Exercise brief — Copy out the line that contains "slider_start = vec(-zip_length", the line that contains "obj.parent = empty", and every line between them, exactly, and nothing else.

---+---

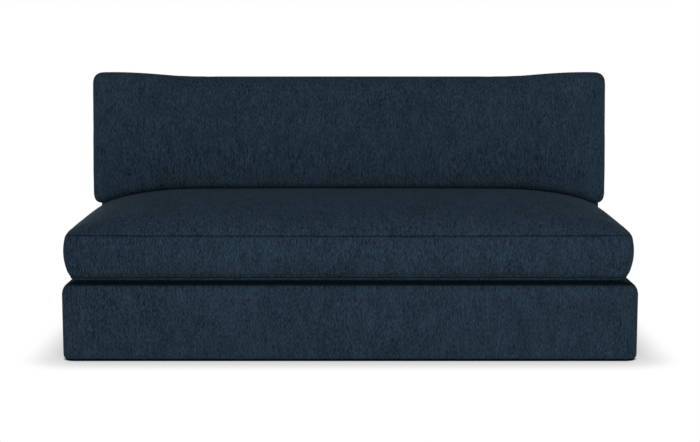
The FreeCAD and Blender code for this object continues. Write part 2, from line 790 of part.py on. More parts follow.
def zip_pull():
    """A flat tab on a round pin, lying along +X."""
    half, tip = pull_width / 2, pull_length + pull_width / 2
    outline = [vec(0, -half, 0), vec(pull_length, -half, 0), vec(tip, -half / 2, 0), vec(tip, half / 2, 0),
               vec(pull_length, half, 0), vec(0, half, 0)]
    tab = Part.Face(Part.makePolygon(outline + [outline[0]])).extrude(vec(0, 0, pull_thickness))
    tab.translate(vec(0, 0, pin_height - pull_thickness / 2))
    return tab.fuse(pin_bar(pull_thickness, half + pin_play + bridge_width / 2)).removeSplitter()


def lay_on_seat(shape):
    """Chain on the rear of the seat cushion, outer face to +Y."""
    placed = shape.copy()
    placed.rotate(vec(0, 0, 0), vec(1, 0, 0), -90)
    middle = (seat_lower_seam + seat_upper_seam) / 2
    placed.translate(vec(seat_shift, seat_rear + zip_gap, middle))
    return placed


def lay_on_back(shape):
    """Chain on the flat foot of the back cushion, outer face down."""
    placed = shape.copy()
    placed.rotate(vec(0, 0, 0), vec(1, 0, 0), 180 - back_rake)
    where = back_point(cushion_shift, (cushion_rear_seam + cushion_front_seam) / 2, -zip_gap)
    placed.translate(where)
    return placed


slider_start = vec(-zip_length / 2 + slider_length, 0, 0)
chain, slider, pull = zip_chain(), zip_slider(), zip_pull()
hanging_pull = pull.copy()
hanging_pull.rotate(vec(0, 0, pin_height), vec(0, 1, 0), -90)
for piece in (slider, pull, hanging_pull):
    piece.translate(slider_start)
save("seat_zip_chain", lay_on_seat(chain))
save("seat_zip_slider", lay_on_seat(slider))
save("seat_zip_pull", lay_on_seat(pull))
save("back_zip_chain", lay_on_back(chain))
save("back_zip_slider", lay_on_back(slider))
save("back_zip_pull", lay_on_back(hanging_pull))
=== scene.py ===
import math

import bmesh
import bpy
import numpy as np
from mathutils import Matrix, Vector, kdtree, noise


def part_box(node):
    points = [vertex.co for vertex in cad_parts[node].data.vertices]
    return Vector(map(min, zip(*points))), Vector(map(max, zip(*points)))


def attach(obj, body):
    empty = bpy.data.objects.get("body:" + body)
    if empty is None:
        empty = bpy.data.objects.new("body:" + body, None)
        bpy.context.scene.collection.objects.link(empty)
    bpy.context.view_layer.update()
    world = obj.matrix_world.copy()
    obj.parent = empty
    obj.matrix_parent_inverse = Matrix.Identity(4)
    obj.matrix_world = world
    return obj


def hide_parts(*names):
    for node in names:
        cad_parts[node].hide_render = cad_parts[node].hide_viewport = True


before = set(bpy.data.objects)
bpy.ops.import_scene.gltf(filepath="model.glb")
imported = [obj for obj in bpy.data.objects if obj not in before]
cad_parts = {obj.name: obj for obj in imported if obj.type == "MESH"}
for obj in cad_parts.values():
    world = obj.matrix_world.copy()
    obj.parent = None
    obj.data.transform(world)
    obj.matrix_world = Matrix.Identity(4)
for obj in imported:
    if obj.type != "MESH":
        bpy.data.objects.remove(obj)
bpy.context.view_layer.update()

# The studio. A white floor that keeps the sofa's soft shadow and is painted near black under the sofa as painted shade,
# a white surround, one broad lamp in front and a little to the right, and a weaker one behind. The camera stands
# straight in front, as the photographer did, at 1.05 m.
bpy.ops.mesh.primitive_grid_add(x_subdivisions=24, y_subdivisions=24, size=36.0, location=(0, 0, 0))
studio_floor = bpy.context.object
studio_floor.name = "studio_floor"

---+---

Answer for this exercise —
slider_start = vec(-zip_length / 2 + slider_length, 0, 0)
chain, slider, pull = zip_chain(), zip_slider(), zip_pull()
hanging_pull = pull.copy()
hanging_pull.rotate(vec(0, 0, pin_height), vec(0, 1, 0), -90)
for piece in (slider, pull, hanging_pull):
    piece.translate(slider_start)
save("seat_zip_chain", lay_on_seat(chain))
save("seat_zip_slider", lay_on_seat(slider))
save("seat_zip_pull", lay_on_seat(pull))
save("back_zip_chain", lay_on_back(chain))
save("back_zip_slider", lay_on_back(slider))
save("back_zip_pull", lay_on_back(hanging_pull))
=== scene.py ===
import math

import bmesh
import bpy
import numpy as np
from mathutils import Matrix, Vector, kdtree, noise


def part_box(node):
    points = [vertex.co for vertex in cad_parts[node].data.vertices]
    return Vector(map(min, zip(*points))), Vector(map(max, zip(*points)))


def attach(obj, body):
    empty = bpy.data.objects.get("body:" + body)
    if empty is None:
        empty = bpy.data.objects.new("body:" + body, None)
        bpy.context.scene.collection.objects.link(empty)
    bpy.context.view_layer.update()
    world = obj.matrix_world.copy()
    obj.parent = empty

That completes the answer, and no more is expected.